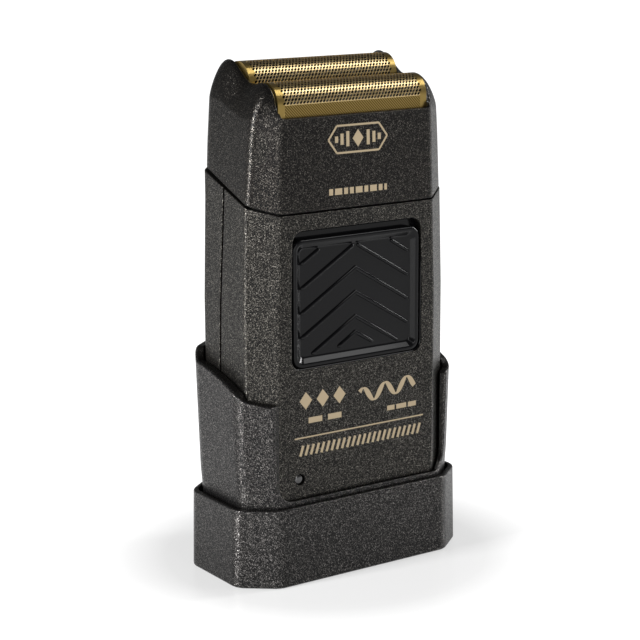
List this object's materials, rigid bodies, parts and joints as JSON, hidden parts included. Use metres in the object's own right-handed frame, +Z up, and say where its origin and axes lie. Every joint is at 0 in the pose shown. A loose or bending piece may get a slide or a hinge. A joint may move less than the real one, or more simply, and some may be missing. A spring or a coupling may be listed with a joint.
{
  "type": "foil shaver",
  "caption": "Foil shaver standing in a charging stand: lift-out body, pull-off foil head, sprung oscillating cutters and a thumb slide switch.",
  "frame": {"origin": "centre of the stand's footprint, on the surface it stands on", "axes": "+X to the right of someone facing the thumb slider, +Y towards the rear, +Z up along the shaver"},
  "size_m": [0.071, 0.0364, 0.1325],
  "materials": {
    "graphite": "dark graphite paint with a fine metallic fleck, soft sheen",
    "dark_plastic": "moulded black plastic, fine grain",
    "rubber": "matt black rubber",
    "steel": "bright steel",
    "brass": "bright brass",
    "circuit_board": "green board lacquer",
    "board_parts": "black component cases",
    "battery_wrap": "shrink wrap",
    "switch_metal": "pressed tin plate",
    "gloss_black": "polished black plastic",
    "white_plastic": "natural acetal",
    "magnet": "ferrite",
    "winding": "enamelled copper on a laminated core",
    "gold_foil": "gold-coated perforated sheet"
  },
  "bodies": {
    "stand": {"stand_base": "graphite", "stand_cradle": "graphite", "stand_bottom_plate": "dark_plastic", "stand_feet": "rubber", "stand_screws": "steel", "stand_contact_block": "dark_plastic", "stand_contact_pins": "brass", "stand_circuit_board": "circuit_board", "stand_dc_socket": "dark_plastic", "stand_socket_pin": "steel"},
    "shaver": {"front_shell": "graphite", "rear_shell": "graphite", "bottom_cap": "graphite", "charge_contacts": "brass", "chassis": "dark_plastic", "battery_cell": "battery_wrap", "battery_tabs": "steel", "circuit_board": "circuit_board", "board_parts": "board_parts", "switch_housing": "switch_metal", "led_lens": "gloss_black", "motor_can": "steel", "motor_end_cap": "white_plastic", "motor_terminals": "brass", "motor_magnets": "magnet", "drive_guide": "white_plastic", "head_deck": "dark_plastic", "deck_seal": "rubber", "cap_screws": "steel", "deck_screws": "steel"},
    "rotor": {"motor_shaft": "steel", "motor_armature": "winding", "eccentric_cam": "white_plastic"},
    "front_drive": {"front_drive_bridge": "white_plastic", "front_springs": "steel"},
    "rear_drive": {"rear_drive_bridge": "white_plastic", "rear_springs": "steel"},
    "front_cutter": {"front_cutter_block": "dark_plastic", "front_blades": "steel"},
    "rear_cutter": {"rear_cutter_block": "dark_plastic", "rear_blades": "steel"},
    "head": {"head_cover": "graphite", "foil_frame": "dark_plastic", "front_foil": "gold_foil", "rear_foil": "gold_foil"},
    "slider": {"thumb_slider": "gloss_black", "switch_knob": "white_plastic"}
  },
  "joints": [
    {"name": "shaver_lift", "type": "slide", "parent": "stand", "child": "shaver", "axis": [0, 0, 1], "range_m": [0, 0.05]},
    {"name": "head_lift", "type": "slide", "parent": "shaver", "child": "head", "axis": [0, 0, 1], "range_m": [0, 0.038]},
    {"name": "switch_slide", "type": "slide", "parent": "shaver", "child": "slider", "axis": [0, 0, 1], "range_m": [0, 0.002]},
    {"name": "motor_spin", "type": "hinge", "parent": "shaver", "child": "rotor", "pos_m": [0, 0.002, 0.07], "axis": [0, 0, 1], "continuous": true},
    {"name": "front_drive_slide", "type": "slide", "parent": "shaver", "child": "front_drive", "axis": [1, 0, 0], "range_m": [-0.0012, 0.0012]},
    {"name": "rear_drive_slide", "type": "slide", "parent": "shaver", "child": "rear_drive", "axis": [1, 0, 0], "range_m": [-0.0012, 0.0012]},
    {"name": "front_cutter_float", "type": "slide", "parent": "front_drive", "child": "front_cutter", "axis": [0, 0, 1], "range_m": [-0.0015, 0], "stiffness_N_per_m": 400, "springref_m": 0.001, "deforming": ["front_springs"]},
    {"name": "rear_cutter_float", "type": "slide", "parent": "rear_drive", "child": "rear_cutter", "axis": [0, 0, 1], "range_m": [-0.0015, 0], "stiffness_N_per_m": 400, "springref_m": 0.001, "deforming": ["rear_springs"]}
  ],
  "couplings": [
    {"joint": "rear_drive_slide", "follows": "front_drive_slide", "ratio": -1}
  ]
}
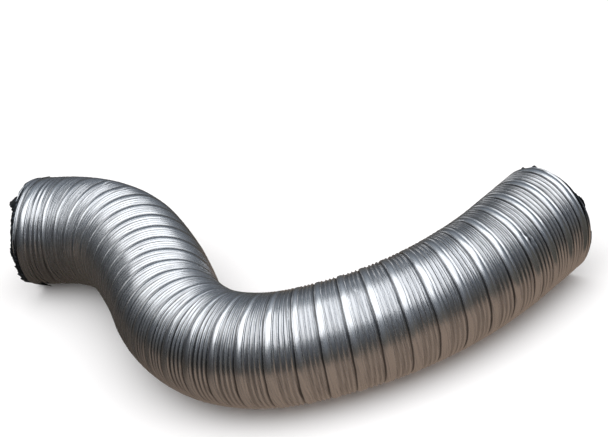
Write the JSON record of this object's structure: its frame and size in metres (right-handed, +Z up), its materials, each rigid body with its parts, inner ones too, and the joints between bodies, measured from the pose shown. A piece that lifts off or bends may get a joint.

☆ ☆ ☆ ☆

*WHAT YOU SHOULD DO*: Using the data above, print every record exactly as shown.

*ANSWER BELOW*:
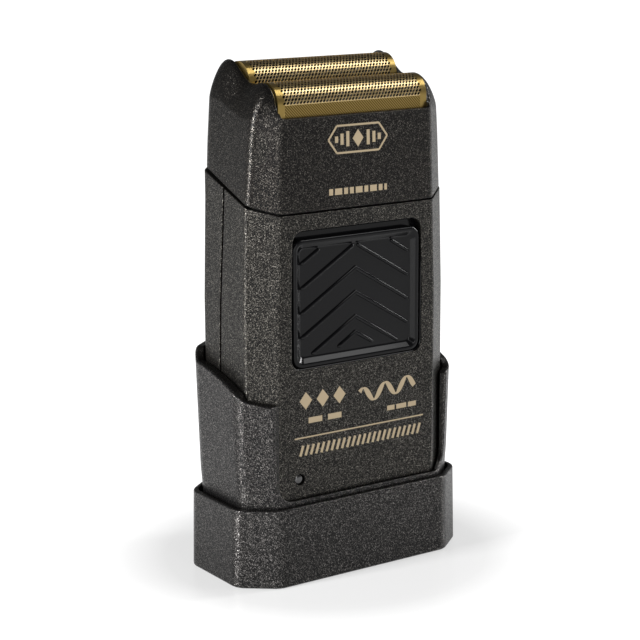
List this object's materials, rigid bodies, parts and joints as JSON, hidden parts included. Use metres in the object's own right-handed frame, +Z up, and say where its origin and axes lie. Every joint is at 0 in the pose shown. A loose or bending piece may get a slide or a hinge. A joint may move less than the real one, or more simply, and some may be missing. A spring or a coupling may be listed with a joint.
{
  "type": "foil shaver",
  "caption": "Foil shaver standing in a charging stand: lift-out body, pull-off foil head, sprung oscillating cutters and a thumb slide switch.",
  "frame": {"origin": "centre of the stand's footprint, on the surface it stands on", "axes": "+X to the right of someone facing the thumb slider, +Y towards the rear, +Z up along the shaver"},
  "size_m": [0.071, 0.0364, 0.1325],
  "materials": {
    "graphite": "dark graphite paint with a fine metallic fleck, soft sheen",
    "dark_plastic": "moulded black plastic, fine grain",
    "rubber": "matt black rubber",
    "steel": "bright steel",
    "brass": "bright brass",
    "circuit_board": "green board lacquer",
    "board_parts": "black component cases",
    "battery_wrap": "shrink wrap",
    "switch_metal": "pressed tin plate",
    "gloss_black": "polished black plastic",
    "white_plastic": "natural acetal",
    "magnet": "ferrite",
    "winding": "enamelled copper on a laminated core",
    "gold_foil": "gold-coated perforated sheet"
  },
  "bodies": {
    "stand": {"stand_base": "graphite", "stand_cradle": "graphite", "stand_bottom_plate": "dark_plastic", "stand_feet": "rubber", "stand_screws": "steel", "stand_contact_block": "dark_plastic", "stand_contact_pins": "brass", "stand_circuit_board": "circuit_board", "stand_dc_socket": "dark_plastic", "stand_socket_pin": "steel"},
    "shaver": {"front_shell": "graphite", "rear_shell": "graphite", "bottom_cap": "graphite", "charge_contacts": "brass", "chassis": "dark_plastic", "battery_cell": "battery_wrap", "battery_tabs": "steel", "circuit_board": "circuit_board", "board_parts": "board_parts", "switch_housing": "switch_metal", "led_lens": "gloss_black", "motor_can": "steel", "motor_end_cap": "white_plastic", "motor_terminals": "brass", "motor_magnets": "magnet", "drive_guide": "white_plastic", "head_deck": "dark_plastic", "deck_seal": "rubber", "cap_screws": "steel", "deck_screws": "steel"},
    "rotor": {"motor_shaft": "steel", "motor_armature": "winding", "eccentric_cam": "white_plastic"},
    "front_drive": {"front_drive_bridge": "white_plastic", "front_springs": "steel"},
    "rear_drive": {"rear_drive_bridge": "white_plastic", "rear_springs": "steel"},
    "front_cutter": {"front_cutter_block": "dark_plastic", "front_blades": "steel"},
    "rear_cutter": {"rear_cutter_block": "dark_plastic", "rear_blades": "steel"},
    "head": {"head_cover": "graphite", "foil_frame": "dark_plastic", "front_foil": "gold_foil", "rear_foil": "gold_foil"},
    "slider": {"thumb_slider": "gloss_black", "switch_knob": "white_plastic"}
  },
  "joints": [
    {"name": "shaver_lift", "type": "slide", "parent": "stand", "child": "shaver", "axis": [0, 0, 1], "range_m": [0, 0.05]},
    {"name": "head_lift", "type": "slide", "parent": "shaver", "child": "head", "axis": [0, 0, 1], "range_m": [0, 0.038]},
    {"name": "switch_slide", "type": "slide", "parent": "shaver", "child": "slider", "axis": [0, 0, 1], "range_m": [0, 0.002]},
    {"name": "motor_spin", "type": "hinge", "parent": "shaver", "child": "rotor", "pos_m": [0, 0.002, 0.07], "axis": [0, 0, 1], "continuous": true},
    {"name": "front_drive_slide", "type": "slide", "parent": "shaver", "child": "front_drive", "axis": [1, 0, 0], "range_m": [-0.0012, 0.0012]},
    {"name": "rear_drive_slide", "type": "slide", "parent": "shaver", "child": "rear_drive", "axis": [1, 0, 0], "range_m": [-0.0012, 0.0012]},
    {"name": "front_cutter_float", "type": "slide", "parent": "front_drive", "child": "front_cutter", "axis": [0, 0, 1], "range_m": [-0.0015, 0], "stiffness_N_per_m": 400, "springref_m": 0.001, "deforming": ["front_springs"]},
    {"name": "rear_cutter_float", "type": "slide", "parent": "rear_drive", "child": "rear_cutter", "axis": [0, 0, 1], "range_m": [-0.0015, 0], "stiffness_N_per_m": 400, "springref_m": 0.001, "deforming": ["rear_springs"]}
  ],
  "couplings": [
    {"joint": "rear_drive_slide", "follows": "front_drive_slide", "ratio": -1}
  ]
}
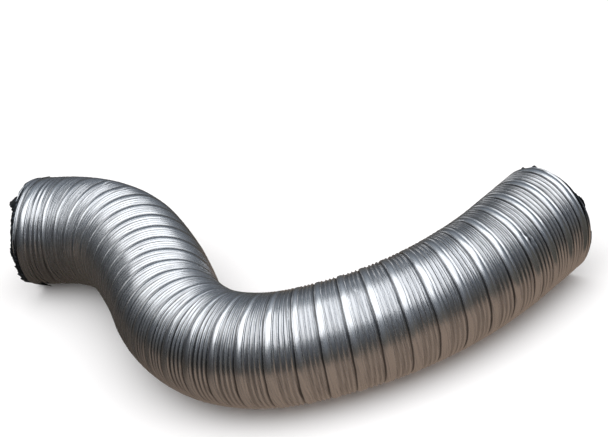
Write the JSON record of this object's structure: its frame and size in metres (right-handed, +Z up), its materials, each rigid body with its parts, inner ones too, and the joints between bodies, measured from the pose shown. A piece that lifts off or bends may get a joint.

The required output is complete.